### Goal of the exercise
Print each line of the listing once more, precisely as given.

### Collected material

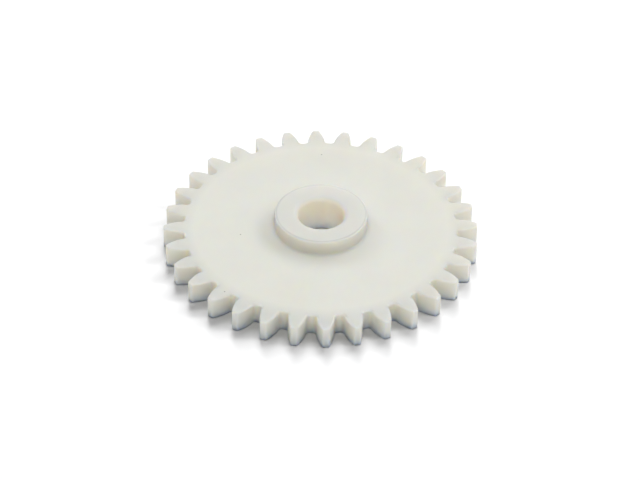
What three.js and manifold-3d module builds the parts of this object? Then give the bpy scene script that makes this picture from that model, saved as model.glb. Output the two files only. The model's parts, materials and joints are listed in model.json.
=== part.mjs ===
// A one-piece plastic spur gear: a flat toothed disc, a short round hub on its front and a plain bore.
//
// Units are millimetres. The bore runs along Z through the origin, the back face lies on z = 0 and the
// hub points to +Z. One tooth is centred on the +X axis.

import * as THREE from "three";
import { mergeVertices } from "three/addons/utils/BufferGeometryUtils.js";
import Module from "manifold-3d";

// Teeth: full-depth involute teeth of module 2, thinned a little so that they run with play.
const TEETH = 32;
const MODULE = 2;
const PRESSURE_ANGLE = THREE.MathUtils.degToRad(20);
const ADDENDUM = MODULE;
const DEDENDUM = 1.25 * MODULE;
const TOOTH_THINNING = 0.1;
const TIP_ROUNDING = 0.25;
const ROOT_FILLET = 0.8;

// Body: disc, hub and bore.
const FACE_WIDTH = 5;
const HUB_HEIGHT = 3.5;
const HUB_DIAMETER = 20;
const BORE_DIAMETER = 10;
const HUB_BASE_FILLET = 0.5;
const EDGE_CHAMFER = 0.3;
const BORE_ROUNDING = 1;

// Facets on each curved stretch.
const FLANK_STEPS = 4;
const TIP_STEPS = 2;
const FILLET_STEPS = 3;
const ROUNDING_STEPS = 5;
const ROUND_STEPS = 96;

// How far the joined hub sinks into the disc, and how far the bore's cutter passes each face.
const JOIN_DEPTH = 1;
const CUT_PAST = 1;

const PITCH_RADIUS = (MODULE * TEETH) / 2;
const BASE_RADIUS = PITCH_RADIUS * Math.cos(PRESSURE_ANGLE);
const TIP_RADIUS = PITCH_RADIUS + ADDENDUM;
const ROOT_RADIUS = PITCH_RADIUS - DEDENDUM;
const TOTAL_WIDTH = FACE_WIDTH + HUB_HEIGHT;

// The root fillet's centre moves on a shifted involute, so its distance from the base circle along
// the tangent is the flank's own distance plus the fillet's radius.
const FILLET_CENTRE_RADIUS = ROOT_RADIUS + ROOT_FILLET;
const CENTRE_TANGENT = Math.sqrt(FILLET_CENTRE_RADIUS ** 2 - BASE_RADIUS ** 2);
const FLANK_FOOT_RADIUS = Math.hypot(BASE_RADIUS, CENTRE_TANGENT - ROOT_FILLET);

const wasm = await Module();
wasm.setup();

// The point at a radius and an angle from +X.
function polar(radius, angle) {
  return new THREE.Vector2(radius * Math.cos(angle), radius * Math.sin(angle));
}

// The involute function of a pressure angle.
function involute(angle) {
  return Math.tan(angle) - angle;
}

// The angle between a tooth's centre line and its flank at a radius on or above the base circle.
function flankAngle(radius) {
  const atPitch = Math.PI / (2 * TEETH) - TOOTH_THINNING / (2 * PITCH_RADIUS);
  return atPitch + involute(PRESSURE_ANGLE) - involute(Math.acos(BASE_RADIUS / radius));
}

// The rounded corner between the tip circle and a flank, from the tip circle down to the flank.
function tipCorner() {
  const corner = polar(TIP_RADIUS, flankAngle(TIP_RADIUS));
  const onTip = polar(TIP_RADIUS, flankAngle(TIP_RADIUS) - TIP_ROUNDING / TIP_RADIUS);
  const onFlank = polar(TIP_RADIUS - TIP_ROUNDING, flankAngle(TIP_RADIUS - TIP_ROUNDING));
  return new THREE.QuadraticBezierCurve(onTip, corner, onFlank).getPoints(TIP_STEPS);
}

// The involute flank, from below the tip's corner down to where the root fillet meets it.
function flank() {
  const top = TIP_RADIUS - TIP_ROUNDING;
  const points = [];
  for (let step = 1; step <= FLANK_STEPS; step++) {
    const radius = THREE.MathUtils.lerp(top, FLANK_FOOT_RADIUS, step / FLANK_STEPS);
    points.push(polar(radius, flankAngle(radius)));
  }
  return points;
}

// The fillet that touches both the flank and the root circle.
function rootFillet() {
  const centreAngle = flankAngle(FILLET_CENTRE_RADIUS) + ROOT_FILLET / BASE_RADIUS;
  const centre = polar(FILLET_CENTRE_RADIUS, centreAngle);
  const start = centreAngle - Math.acos(BASE_RADIUS / FILLET_CENTRE_RADIUS) - Math.PI / 2;
  const end = centreAngle - Math.PI;
  const points = [];
  for (let step = 1; step <= FILLET_STEPS; step++) {
    const angle = THREE.MathUtils.lerp(start, end, step / FILLET_STEPS);
    points.push(polar(ROOT_FILLET, angle).add(centre));
  }
  return points;
}

// One tooth centred on +X, counter-clockwise from root to root.
function toothOutline() {
  const upper = [...tipCorner(), ...flank(), ...rootFillet()];
  const lower = upper.map((point) => new THREE.Vector2(point.x, -point.y)).reverse();
  return [...lower, new THREE.Vector2(TIP_RADIUS, 0), ...upper];
}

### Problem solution
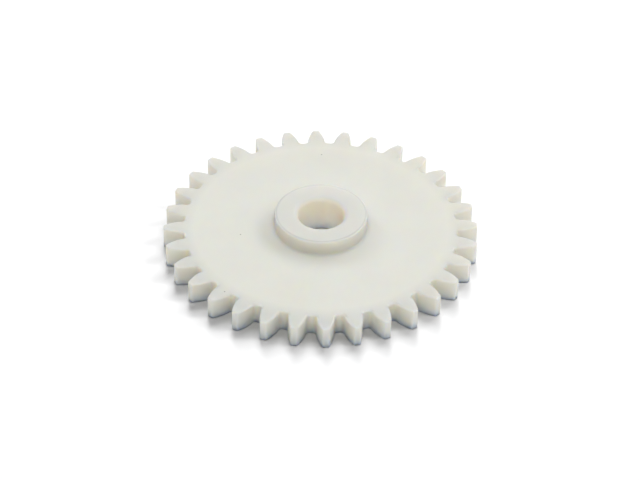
What three.js and manifold-3d module builds the parts of this object? Then give the bpy scene script that makes this picture from that model, saved as model.glb. Output the two files only. The model's parts, materials and joints are listed in model.json.
=== part.mjs ===
// A one-piece plastic spur gear: a flat toothed disc, a short round hub on its front and a plain bore.
//
// Units are millimetres. The bore runs along Z through the origin, the back face lies on z = 0 and the
// hub points to +Z. One tooth is centred on the +X axis.

import * as THREE from "three";
import { mergeVertices } from "three/addons/utils/BufferGeometryUtils.js";
import Module from "manifold-3d";

// Teeth: full-depth involute teeth of module 2, thinned a little so that they run with play.
const TEETH = 32;
const MODULE = 2;
const PRESSURE_ANGLE = THREE.MathUtils.degToRad(20);
const ADDENDUM = MODULE;
const DEDENDUM = 1.25 * MODULE;
const TOOTH_THINNING = 0.1;
const TIP_ROUNDING = 0.25;
const ROOT_FILLET = 0.8;

// Body: disc, hub and bore.
const FACE_WIDTH = 5;
const HUB_HEIGHT = 3.5;
const HUB_DIAMETER = 20;
const BORE_DIAMETER = 10;
const HUB_BASE_FILLET = 0.5;
const EDGE_CHAMFER = 0.3;
const BORE_ROUNDING = 1;

// Facets on each curved stretch.
const FLANK_STEPS = 4;
const TIP_STEPS = 2;
const FILLET_STEPS = 3;
const ROUNDING_STEPS = 5;
const ROUND_STEPS = 96;

// How far the joined hub sinks into the disc, and how far the bore's cutter passes each face.
const JOIN_DEPTH = 1;
const CUT_PAST = 1;

const PITCH_RADIUS = (MODULE * TEETH) / 2;
const BASE_RADIUS = PITCH_RADIUS * Math.cos(PRESSURE_ANGLE);
const TIP_RADIUS = PITCH_RADIUS + ADDENDUM;
const ROOT_RADIUS = PITCH_RADIUS - DEDENDUM;
const TOTAL_WIDTH = FACE_WIDTH + HUB_HEIGHT;

// The root fillet's centre moves on a shifted involute, so its distance from the base circle along
// the tangent is the flank's own distance plus the fillet's radius.
const FILLET_CENTRE_RADIUS = ROOT_RADIUS + ROOT_FILLET;
const CENTRE_TANGENT = Math.sqrt(FILLET_CENTRE_RADIUS ** 2 - BASE_RADIUS ** 2);
const FLANK_FOOT_RADIUS = Math.hypot(BASE_RADIUS, CENTRE_TANGENT - ROOT_FILLET);

const wasm = await Module();
wasm.setup();

// The point at a radius and an angle from +X.
function polar(radius, angle) {
  return new THREE.Vector2(radius * Math.cos(angle), radius * Math.sin(angle));
}

// The involute function of a pressure angle.
function involute(angle) {
  return Math.tan(angle) - angle;
}

// The angle between a tooth's centre line and its flank at a radius on or above the base circle.
function flankAngle(radius) {
  const atPitch = Math.PI / (2 * TEETH) - TOOTH_THINNING / (2 * PITCH_RADIUS);
  return atPitch + involute(PRESSURE_ANGLE) - involute(Math.acos(BASE_RADIUS / radius));
}

// The rounded corner between the tip circle and a flank, from the tip circle down to the flank.
function tipCorner() {
  const corner = polar(TIP_RADIUS, flankAngle(TIP_RADIUS));
  const onTip = polar(TIP_RADIUS, flankAngle(TIP_RADIUS) - TIP_ROUNDING / TIP_RADIUS);
  const onFlank = polar(TIP_RADIUS - TIP_ROUNDING, flankAngle(TIP_RADIUS - TIP_ROUNDING));
  return new THREE.QuadraticBezierCurve(onTip, corner, onFlank).getPoints(TIP_STEPS);
}

// The involute flank, from below the tip's corner down to where the root fillet meets it.
function flank() {
  const top = TIP_RADIUS - TIP_ROUNDING;
  const points = [];
  for (let step = 1; step <= FLANK_STEPS; step++) {
    const radius = THREE.MathUtils.lerp(top, FLANK_FOOT_RADIUS, step / FLANK_STEPS);
    points.push(polar(radius, flankAngle(radius)));
  }
  return points;
}

// The fillet that touches both the flank and the root circle.
function rootFillet() {
  const centreAngle = flankAngle(FILLET_CENTRE_RADIUS) + ROOT_FILLET / BASE_RADIUS;
  const centre = polar(FILLET_CENTRE_RADIUS, centreAngle);
  const start = centreAngle - Math.acos(BASE_RADIUS / FILLET_CENTRE_RADIUS) - Math.PI / 2;
  const end = centreAngle - Math.PI;
  const points = [];
  for (let step = 1; step <= FILLET_STEPS; step++) {
    const angle = THREE.MathUtils.lerp(start, end, step / FILLET_STEPS);
    points.push(polar(ROOT_FILLET, angle).add(centre));
  }
  return points;
}

// One tooth centred on +X, counter-clockwise from root to root.
function toothOutline() {
  const upper = [...tipCorner(), ...flank(), ...rootFillet()];
  const lower = upper.map((point) => new THREE.Vector2(point.x, -point.y)).reverse();
  return [...lower, new THREE.Vector2(TIP_RADIUS, 0), ...upper];
}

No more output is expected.